TASK TO COMPLETE:
Here are some records. Copy each one exactly.

Entries with parts and joints:

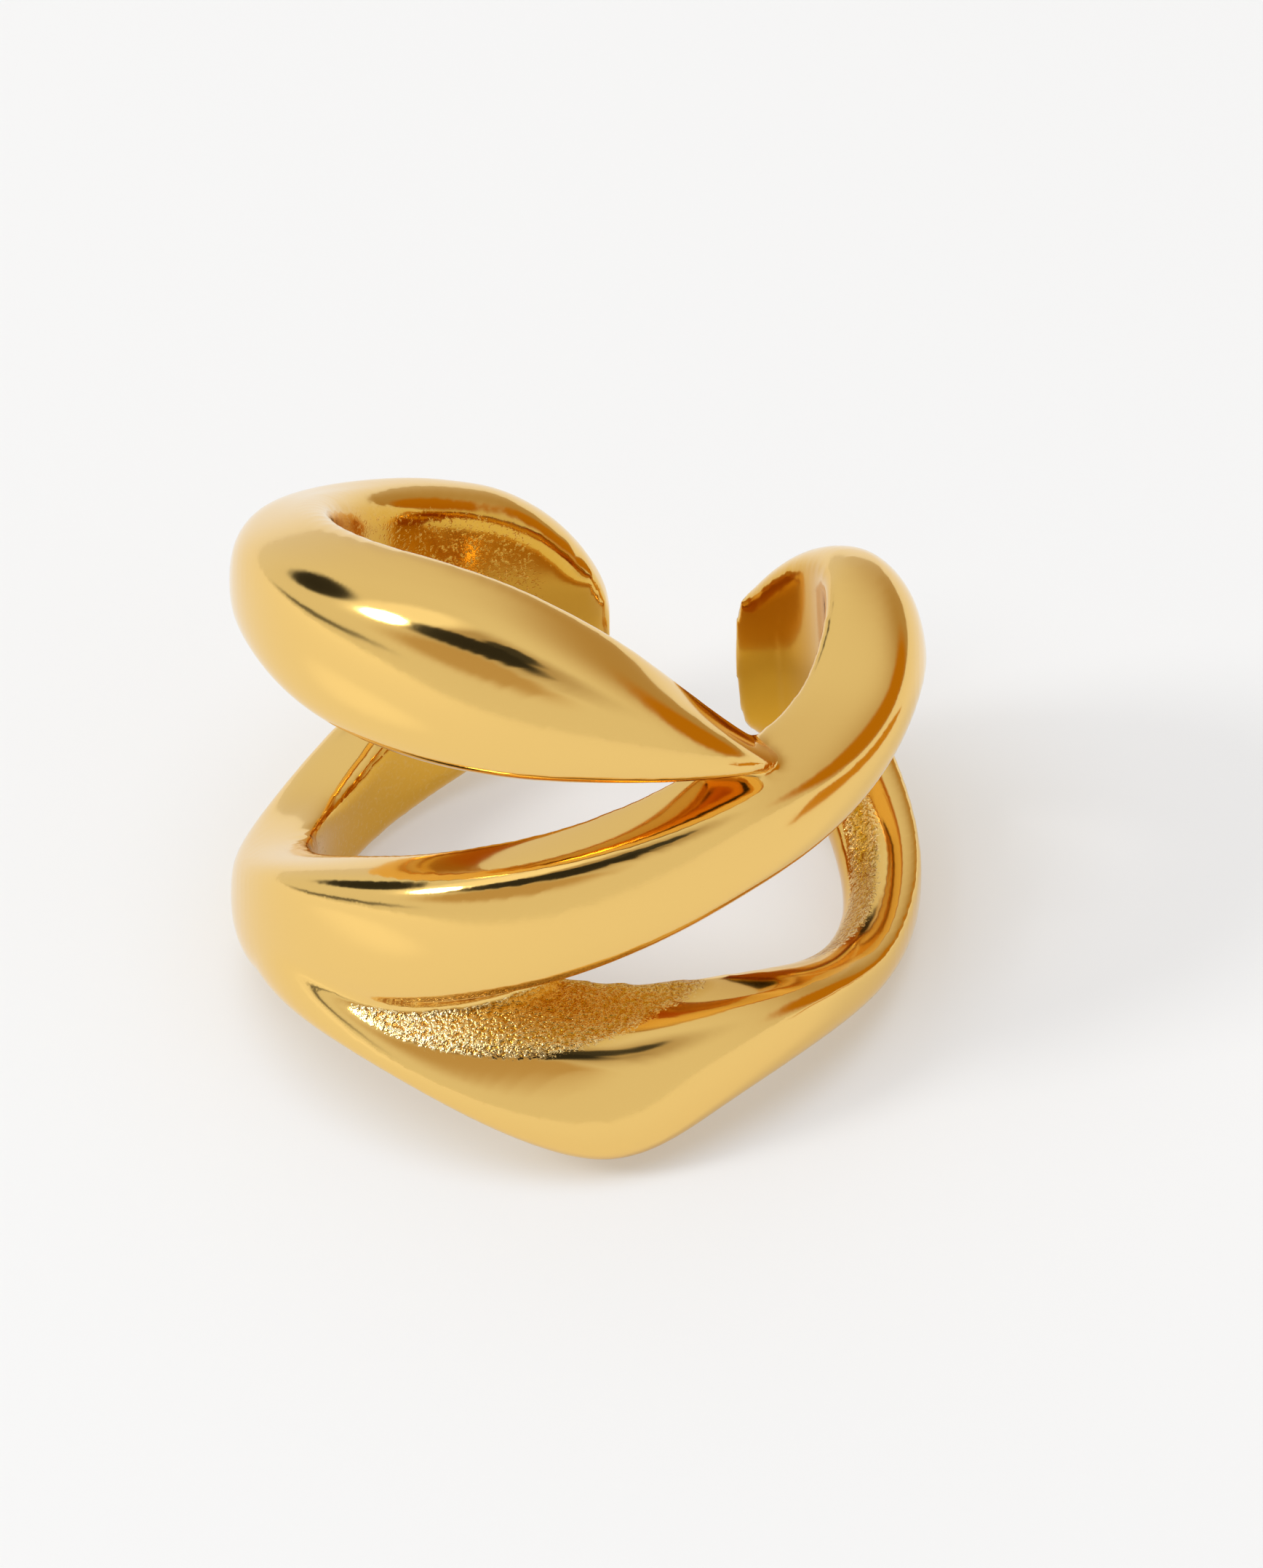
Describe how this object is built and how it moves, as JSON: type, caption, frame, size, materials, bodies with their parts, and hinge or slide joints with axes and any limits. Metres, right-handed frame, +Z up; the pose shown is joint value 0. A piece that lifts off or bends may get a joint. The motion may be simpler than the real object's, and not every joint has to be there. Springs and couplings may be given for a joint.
{
  "type": "ear cuff",
  "caption": "Wide open ear cuff, one polished gold-coloured casting whose band parts into crossing, melted-looking strands with windows between them.",
  "frame": {"origin": "on the table, under the middle of the cuff's bounding box as it lies", "axes": "+Z up from the table the cuff lies on, -Y towards the front where the strands cross, +X towards the end where the middle strand sweeps up, seen from the front"},
  "size_m": [0.0134, 0.0138, 0.0107],
  "materials": {
    "gold": "polished"
  },
  "bodies": {
    "root": {"cuff_casting": "gold"}
  },
  "joints": []
}
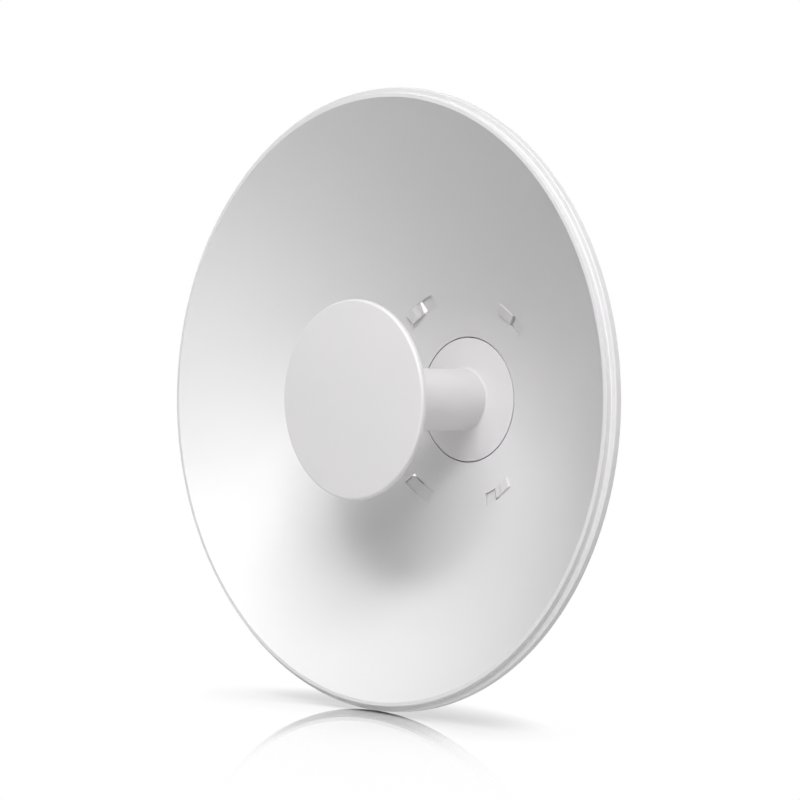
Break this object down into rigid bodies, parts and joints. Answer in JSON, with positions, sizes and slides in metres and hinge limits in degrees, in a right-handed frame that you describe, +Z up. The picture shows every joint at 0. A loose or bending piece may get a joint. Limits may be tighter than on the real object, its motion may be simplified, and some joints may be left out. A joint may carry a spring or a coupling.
{
  "type": "parabolic dish antenna",
  "caption": "Round white parabolic dish antenna with a stepped rim, a central feed tube carrying a flat feed disc, and a steel pole clamp behind.",
  "frame": {"origin": "centre of the pole bracket's web, on its rear face, on the dish's axis", "axes": "the dish looks along -Y, so +Y points out of the bracket's rear face to the pole; +Z is up and +X is to the right seen from in front"},
  "size_m": [0.42, 0.2312, 0.42],
  "materials": {
    "white_paint": "satin",
    "white_plastic": "satin",
    "housing_plastic": "matte",
    "galvanised": "satin",
    "stainless": "satin",
    "rubber_grey": "matte"
  },
  "bodies": {
    "root": {"reflector": "white_paint", "feed_base": "white_plastic", "feed_tube": "white_plastic", "feed_disc": "white_plastic", "feed_disc_back": "white_plastic", "rear_housing": "housing_plastic", "port_cover": "housing_plastic", "cable_grommet": "rubber_grey", "pole_bracket": "galvanised", "clamp_jaw": "galvanised", "clamp_bolt_left": "stainless", "clamp_nut_left": "stainless", "pivot_bolt_left": "stainless", "lock_bolt_left": "stainless", "pivot_bolt_left_washer": "stainless", "lock_bolt_left_washer": "stainless", "clamp_bolt_right": "stainless", "clamp_nut_right": "stainless", "pivot_bolt_right": "stainless", "lock_bolt_right": "stainless", "pivot_bolt_right_washer": "stainless", "lock_bolt_right_washer": "stainless"}
  },
  "joints": []
}
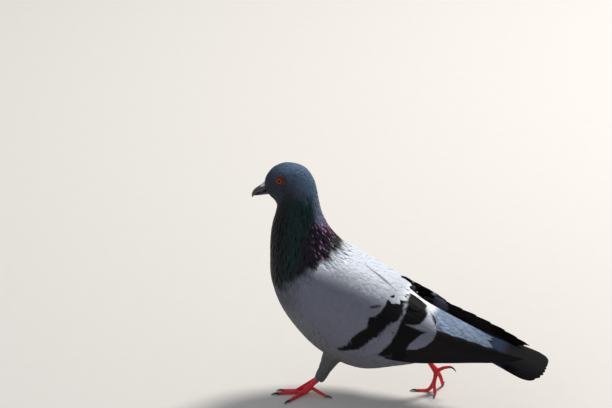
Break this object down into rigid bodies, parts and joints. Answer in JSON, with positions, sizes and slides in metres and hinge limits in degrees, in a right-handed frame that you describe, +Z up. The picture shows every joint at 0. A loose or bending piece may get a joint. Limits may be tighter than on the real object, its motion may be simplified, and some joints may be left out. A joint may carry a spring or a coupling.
{
  "type": "rock pigeon, standing model in mid stride",
  "caption": "Life-size still model of a blue-bar rock pigeon in mid stride: slate head, iridescent neck, pale barred wings, banded tail and red feet on flat toe pads",
  "frame": {"origin": "middle of the whole bird's box in plan, on the floor that it stands on", "axes": "+Z up, the bill towards -X, the bird's left side towards -Y"},
  "size_m": [0.2816, 0.083, 0.2296],
  "materials": {
    "head_feathers": "short soft slate-grey feathers",
    "neck_feathers": "dark feathers with a green and purple sheen",
    "body_feathers": "soft pale blue-grey feathers",
    "wing_feathers": "pale grey coverts with two black bars and dark flight feathers",
    "tail_feathers": "blue-grey tail feathers with a black band",
    "bill": "satin black horn",
    "cere": "powdery white bare skin",
    "eye": "wet orange-red iris and black pupil",
    "leg_skin": "crimson scaled skin",
    "claw": "dark horn"
  },
  "bodies": {
    "root": {"head": "head_feathers", "neck": "neck_feathers", "trunk": "body_feathers", "tail": "tail_feathers", "wing_left": "wing_feathers", "wing_right": "wing_feathers", "bill_upper": "bill", "bill_lower": "bill", "cere": "cere", "eye_left": "eye", "eye_right": "eye", "thigh_left": "body_feathers", "shank_left": "leg_skin", "toe_1_left": "leg_skin", "claw_1_left": "claw", "toe_2_left": "leg_skin", "claw_2_left": "claw", "toe_3_left": "leg_skin", "claw_3_left": "claw", "toe_4_left": "leg_skin", "claw_4_left": "claw", "thigh_right": "body_feathers", "shank_right": "leg_skin", "toe_1_right": "leg_skin", "claw_1_right": "claw", "toe_2_right": "leg_skin", "claw_2_right": "claw", "toe_3_right": "leg_skin", "claw_3_right": "claw", "toe_4_right": "leg_skin", "claw_4_right": "claw"}
  },
  "joints": []
}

TASK ANSWER:
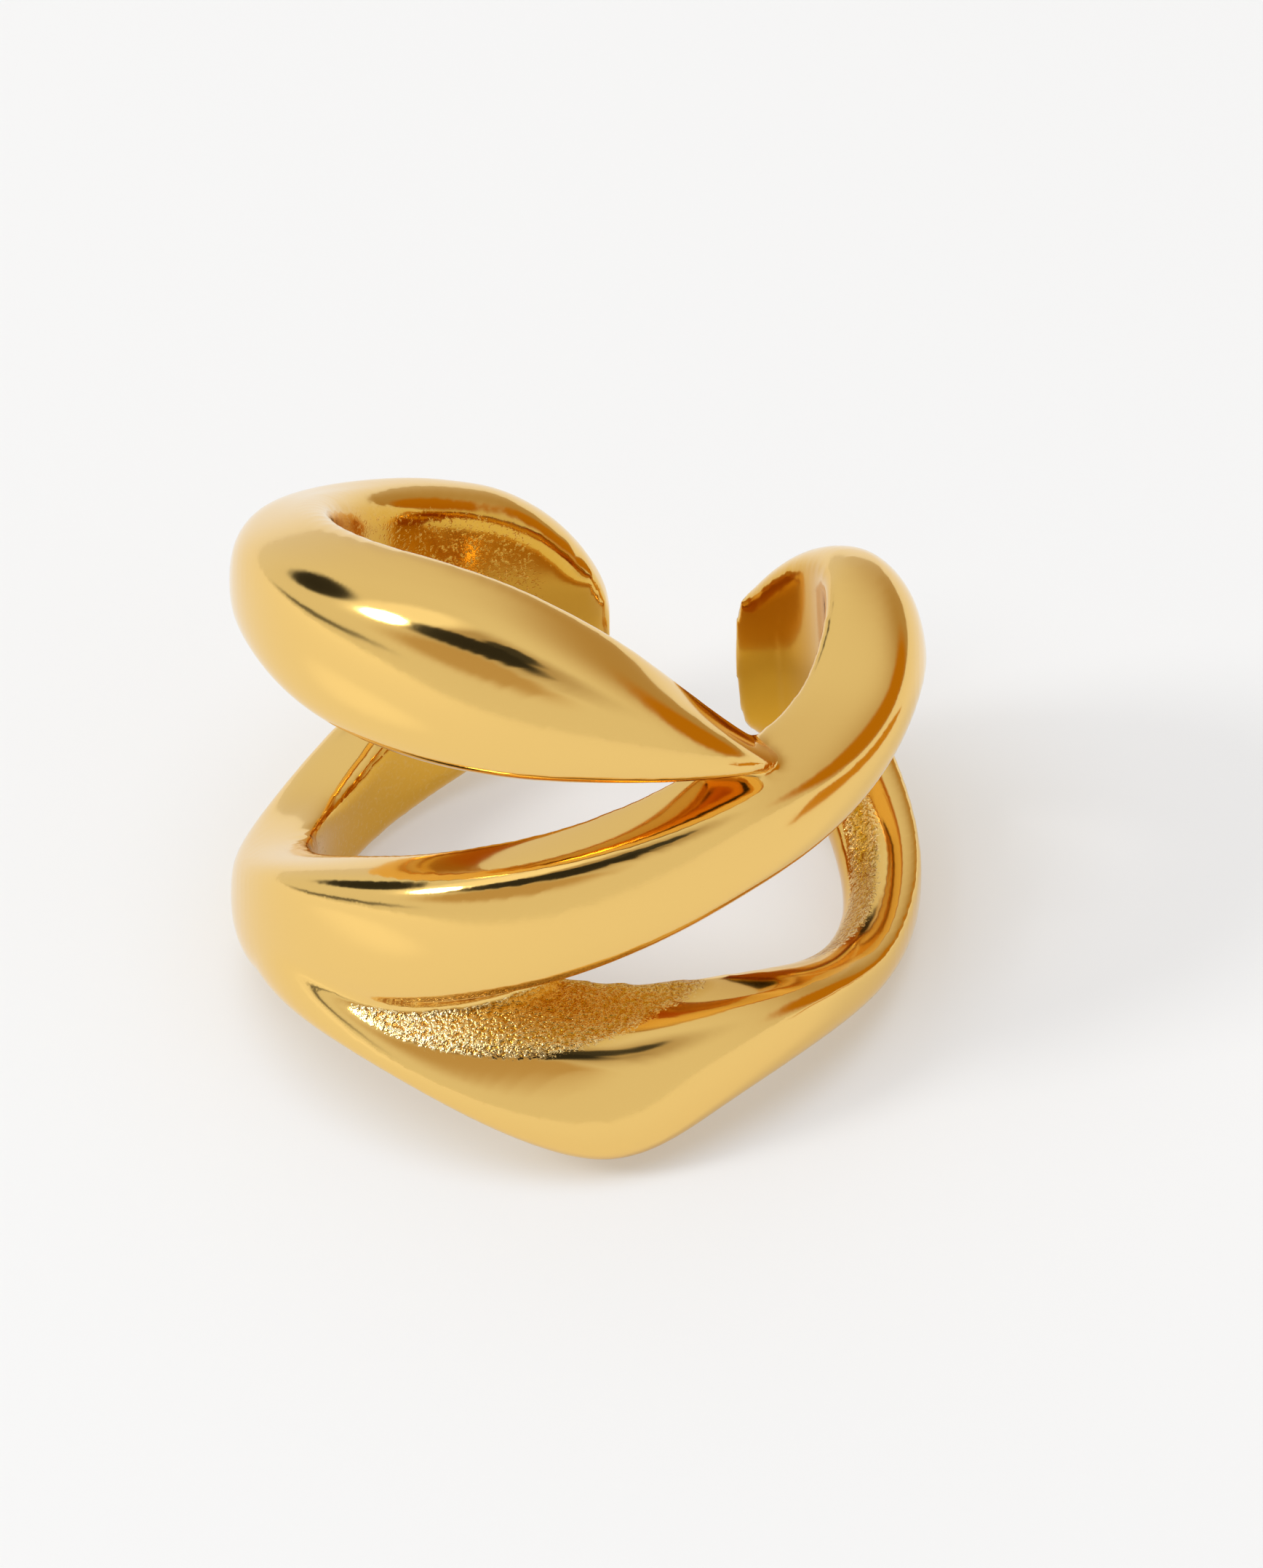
Describe how this object is built and how it moves, as JSON: type, caption, frame, size, materials, bodies with their parts, and hinge or slide joints with axes and any limits. Metres, right-handed frame, +Z up; the pose shown is joint value 0. A piece that lifts off or bends may get a joint. The motion may be simpler than the real object's, and not every joint has to be there. Springs and couplings may be given for a joint.
{
  "type": "ear cuff",
  "caption": "Wide open ear cuff, one polished gold-coloured casting whose band parts into crossing, melted-looking strands with windows between them.",
  "frame": {"origin": "on the table, under the middle of the cuff's bounding box as it lies", "axes": "+Z up from the table the cuff lies on, -Y towards the front where the strands cross, +X towards the end where the middle strand sweeps up, seen from the front"},
  "size_m": [0.0134, 0.0138, 0.0107],
  "materials": {
    "gold": "polished"
  },
  "bodies": {
    "root": {"cuff_casting": "gold"}
  },
  "joints": []
}
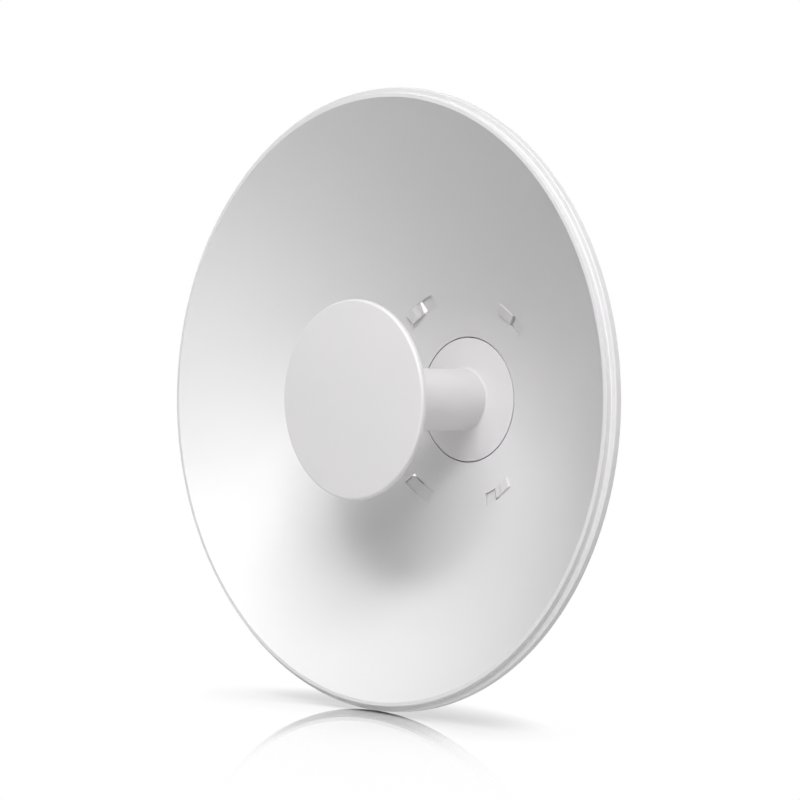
Break this object down into rigid bodies, parts and joints. Answer in JSON, with positions, sizes and slides in metres and hinge limits in degrees, in a right-handed frame that you describe, +Z up. The picture shows every joint at 0. A loose or bending piece may get a joint. Limits may be tighter than on the real object, its motion may be simplified, and some joints may be left out. A joint may carry a spring or a coupling.
{
  "type": "parabolic dish antenna",
  "caption": "Round white parabolic dish antenna with a stepped rim, a central feed tube carrying a flat feed disc, and a steel pole clamp behind.",
  "frame": {"origin": "centre of the pole bracket's web, on its rear face, on the dish's axis", "axes": "the dish looks along -Y, so +Y points out of the bracket's rear face to the pole; +Z is up and +X is to the right seen from in front"},
  "size_m": [0.42, 0.2312, 0.42],
  "materials": {
    "white_paint": "satin",
    "white_plastic": "satin",
    "housing_plastic": "matte",
    "galvanised": "satin",
    "stainless": "satin",
    "rubber_grey": "matte"
  },
  "bodies": {
    "root": {"reflector": "white_paint", "feed_base": "white_plastic", "feed_tube": "white_plastic", "feed_disc": "white_plastic", "feed_disc_back": "white_plastic", "rear_housing": "housing_plastic", "port_cover": "housing_plastic", "cable_grommet": "rubber_grey", "pole_bracket": "galvanised", "clamp_jaw": "galvanised", "clamp_bolt_left": "stainless", "clamp_nut_left": "stainless", "pivot_bolt_left": "stainless", "lock_bolt_left": "stainless", "pivot_bolt_left_washer": "stainless", "lock_bolt_left_washer": "stainless", "clamp_bolt_right": "stainless", "clamp_nut_right": "stainless", "pivot_bolt_right": "stainless", "lock_bolt_right": "stainless", "pivot_bolt_right_washer": "stainless", "lock_bolt_right_washer": "stainless"}
  },
  "joints": []
}
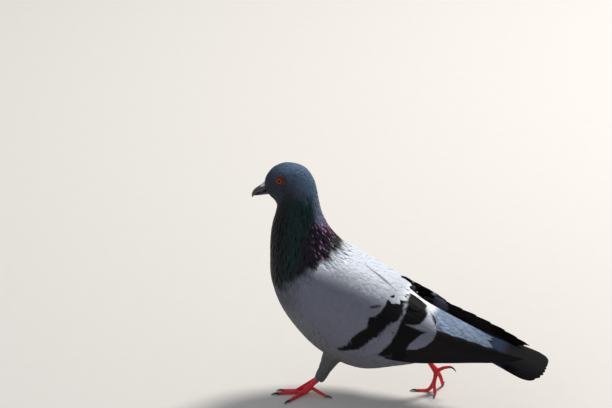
Break this object down into rigid bodies, parts and joints. Answer in JSON, with positions, sizes and slides in metres and hinge limits in degrees, in a right-handed frame that you describe, +Z up. The picture shows every joint at 0. A loose or bending piece may get a joint. Limits may be tighter than on the real object, its motion may be simplified, and some joints may be left out. A joint may carry a spring or a coupling.
{
  "type": "rock pigeon, standing model in mid stride",
  "caption": "Life-size still model of a blue-bar rock pigeon in mid stride: slate head, iridescent neck, pale barred wings, banded tail and red feet on flat toe pads",
  "frame": {"origin": "middle of the whole bird's box in plan, on the floor that it stands on", "axes": "+Z up, the bill towards -X, the bird's left side towards -Y"},
  "size_m": [0.2816, 0.083, 0.2296],
  "materials": {
    "head_feathers": "short soft slate-grey feathers",
    "neck_feathers": "dark feathers with a green and purple sheen",
    "body_feathers": "soft pale blue-grey feathers",
    "wing_feathers": "pale grey coverts with two black bars and dark flight feathers",
    "tail_feathers": "blue-grey tail feathers with a black band",
    "bill": "satin black horn",
    "cere": "powdery white bare skin",
    "eye": "wet orange-red iris and black pupil",
    "leg_skin": "crimson scaled skin",
    "claw": "dark horn"
  },
  "bodies": {
    "root": {"head": "head_feathers", "neck": "neck_feathers", "trunk": "body_feathers", "tail": "tail_feathers", "wing_left": "wing_feathers", "wing_right": "wing_feathers", "bill_upper": "bill", "bill_lower": "bill", "cere": "cere", "eye_left": "eye", "eye_right": "eye", "thigh_left": "body_feathers", "shank_left": "leg_skin", "toe_1_left": "leg_skin", "claw_1_left": "claw", "toe_2_left": "leg_skin", "claw_2_left": "claw", "toe_3_left": "leg_skin", "claw_3_left": "claw", "toe_4_left": "leg_skin", "claw_4_left": "claw", "thigh_right": "body_feathers", "shank_right": "leg_skin", "toe_1_right": "leg_skin", "claw_1_right": "claw", "toe_2_right": "leg_skin", "claw_2_right": "claw", "toe_3_right": "leg_skin", "claw_3_right": "claw", "toe_4_right": "leg_skin", "claw_4_right": "claw"}
  },
  "joints": []
}